Why did I find coding to be so testing in the first place, though? I’ve been reflecting on this question, and I think that it may be because it is a task where the effort exerted doesn’t always match the outcome. For creative tasks, the more time I spent thinking about and working on a project resulted in a product that I was more proud of. For math or science problems, even if it took me a long time to figure out, struggling through helped me understand the concepts better. For coding, however, it wasn’t uncommon to spent hours trying to figure out why my code didn’t work only to find that I accidentally typed a colon instead of a semicolon somewhere (a problem most people with even the most limited coding experience can likely relate to). It feels as though if I had just “been better” and paid more attention in the first place, then I could have got all that time back.

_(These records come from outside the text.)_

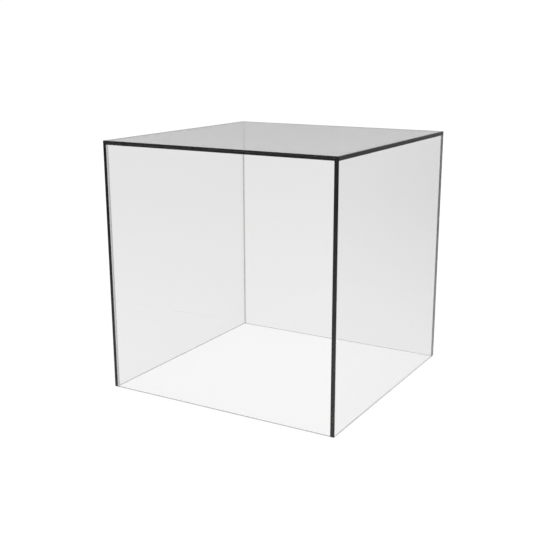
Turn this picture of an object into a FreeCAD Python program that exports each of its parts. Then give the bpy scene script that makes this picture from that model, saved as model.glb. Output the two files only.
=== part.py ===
"""Clear acrylic display cube: a five-sided cover of flat sheet, open at the bottom.

Frame: millimetres, +Z up, the front faces -Y and +X is to its right.
The origin is the middle of the footprint, on the plane that the bottom rim rests on.

The side panels run the full depth, the front and back panels are held between them, and the top
panel lies over the ends of all four walls. Cured cement fills each of the eight joints.
"""

import FreeCAD
import Part
import Sketcher
import math
import os

# Driving dimensions, in millimetres
DIMENSIONS = {
    "outer_width": 200.0,  # along X, over the side panels
    "outer_depth": 200.0,  # along Y, over the front and back panels
    "outer_height": 200.0,  # along Z, from the rim to the top face
    "sheet_gauge": 3.0,  # thickness of every panel
    "arris_radius": 0.3,  # rounding of the polished edges that a hand can touch
    "film_gauge": 0.1,  # thickness of the cement between two panels
    "film_setback": 0.3,  # the cement stops this far inside the outer faces and the rim
    "bead_leg": 0.5,  # leg of the concave bead of cement in an inside corner
}

# Lengths that follow from them, as spreadsheet expressions
INSIDE_WIDTH = "(dims.outer_width - 2 * dims.sheet_gauge)"
INSIDE_DEPTH = "(dims.outer_depth - 2 * dims.sheet_gauge)"
INSIDE_HEIGHT = "(dims.outer_height - dims.sheet_gauge)"
WALL_HEIGHT = f"({INSIDE_HEIGHT} - dims.film_gauge)"
END_PANEL_WIDTH = f"({INSIDE_WIDTH} - 2 * dims.film_gauge)"
FILM_REACH = "(dims.sheet_gauge - dims.film_setback)"
UPRIGHT_SEAM_LENGTH = f"({INSIDE_HEIGHT} - dims.bead_leg - dims.film_setback)"
UPRIGHT_SEAM_MIDDLE = f"(dims.film_setback + {UPRIGHT_SEAM_LENGTH} / 2)"

SAME = 1e-6  # two coordinates closer than this are equal
LEFT = FreeCAD.Vector(-1, 0, 0)
RIGHT = FreeCAD.Vector(1, 0, 0)
FRONT = FreeCAD.Vector(0, -1, 0)
BACK = FreeCAD.Vector(0, 1, 0)
UP = FreeCAD.Vector(0, 0, 1)

doc = FreeCAD.newDocument("display_cube")
doc.UseHasher = False  # full element names, so that a fillet finds its edges again after a change of size


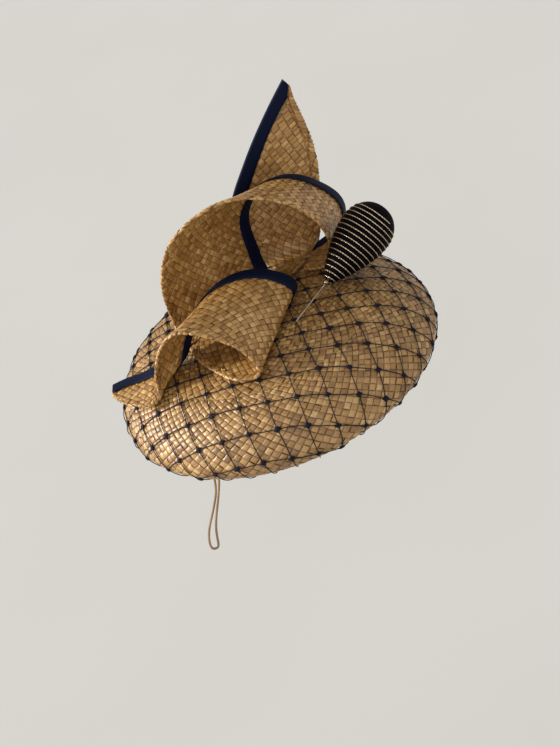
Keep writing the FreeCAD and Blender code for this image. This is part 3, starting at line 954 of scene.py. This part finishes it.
ride_as(pin_winding(), "pin", "navy_cord", "pin_winding")
ride_as(pin_gold(), "pin", "gold_thread", "pin_gold_thread")
ride_as(lining(crown), "hat", "lining", "crown_lining")
ride_as(headband(), "hat", "petersham", "headband_ribbon")
ride_as(headband_stitches(), "hat", "petersham")

cord = elastic()
ride_as(cord, "hat", "elastic", "hat_elastic")

paint("crown_foundation", BUCKRAM)
paint("rim_wire", WIRE)
paint("net_gather_thread", NAVY_THREAD)
paint("pin_shank", STEEL)
paint("pin_bead", BRONZE)
paint("pin_core", CORE_WOOD)
paint("elastic_knots", ELASTIC_CLOTH)


# ---------------------------------------------------------------- stage
def floor():
    """A plain pale floor, well under the hat."""
    mesh = bpy.data.meshes.new("floor")
    ways = ((-1, -1), (1, -1), (1, 1), (-1, 1))
    corners = [(x * FLOOR_HALF, y * FLOOR_HALF, FLOOR_HEIGHT) for x, y in ways]
    mesh.from_pydata(corners, [], [(0, 1, 2, 3)])
    mesh.materials.append(floor_material())
    new_object("floor", mesh)


def sun(name, toward, strength, spread, colour):
    """Even, soft studio light that comes from a direction. Its spread is in degrees."""
    data = bpy.data.lights.new(name, "SUN")
    data.energy = strength
    data.angle = math.radians(spread)
    data.color = colour
    made = new_object(name, data)
    made.rotation_euler = Vector(toward).to_track_quat("Z", "Y").to_euler()


def room():
    """Even light from all round."""
    world = bpy.data.worlds.new("room")
    world.use_nodes = True
    background = world.node_tree.nodes["Background"]
    background.inputs["Color"].default_value = ROOM_COLOUR
    background.inputs["Strength"].default_value = ROOM_STRENGTH
    bpy.context.scene.world = world


def camera():
    """The camera at its place, turned to its viewing directions."""
    right = Vector(CAMERA_RIGHT)
    up = Vector(CAMERA_UP)
    back = right.cross(up)
    data = bpy.data.cameras.new("camera")
    data.lens = CAMERA_LENS
    made = new_object("camera", data)
    turn = Matrix((right, up, back)).transposed().to_4x4()
    made.matrix_world = Matrix.Translation(CAMERA_PLACE) @ turn
    bpy.context.scene.camera = made


floor()
camera()
for settings in SUNS:
    sun(*settings)
room()
bpy.context.scene.view_settings.view_transform = "Standard"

But does this experience not mimic real life? How often do we seemingly (if not actually) waste swaths of time only to find our efforts come to nought? Maybe it’s job applications we painstakingly perfect only to be rejected, or relationships we invest in that end up decaying or injuring us, or even just trying to fix something only to break it further. The “semicolons of life,” if you will.

These all feel like time that has been robbed from us, to the point of injustice. It doesn’t feel fair that we should expend so much energy on something not to be rewarded in turn.

From here, it would be easy to launch a diatribe about how “life isn’t fair so get used to it,” but I don’t want to do that. Rather, perhaps the notion that we are not rewarded for our efforts is not entirely accurate. We want life to operate in the same way as Newton’s Third Law: every action has an equal and opposite reaction. In life, every action does have a reaction, but it is not necessarily equal not opposite, at least not in the way we think it should be. When I apply for jobs that I am not chosen for, I am rewarded in experience applying and in resilience toward rejection. When I invest in relationships that don’t work, I am rewarded by understanding people better. And when I spend hours trying to find an out-of-place semicolon, am I not still rewarded by my code working after I find it? They do not seem to match the initial action, but they are reactions nonetheless.

Some may not see these “reactions” as rewards, but I think it is helpful to view them as such. If not seen as rewards, then the logical alternative is to view them as punishments. I don’t know if it’s reasonable to apply the behavioural psychology theory of operant conditioning here, but if it is, then how we view such “reactions” could have a profound impact on our own actions that follow. If we see them as punishments, then we are likely to stop doing whatever we feel punished us. Alternatively, if we see them as rewards, then we are more likely to continue to apply for jobs, invest in people, and so on and so forth. Maybe I would possess the skill of coding now if I had such a mindset earlier.

Learning to code in elementary school classrooms has value for it’s own sake and for cross-curricular applications, but could it also be used to teach kids these other life lessons? Could it help kids understand that time spent without direct accomplishment is not necessarily time wasted? I can’t help but feel that this would have been helpful for me.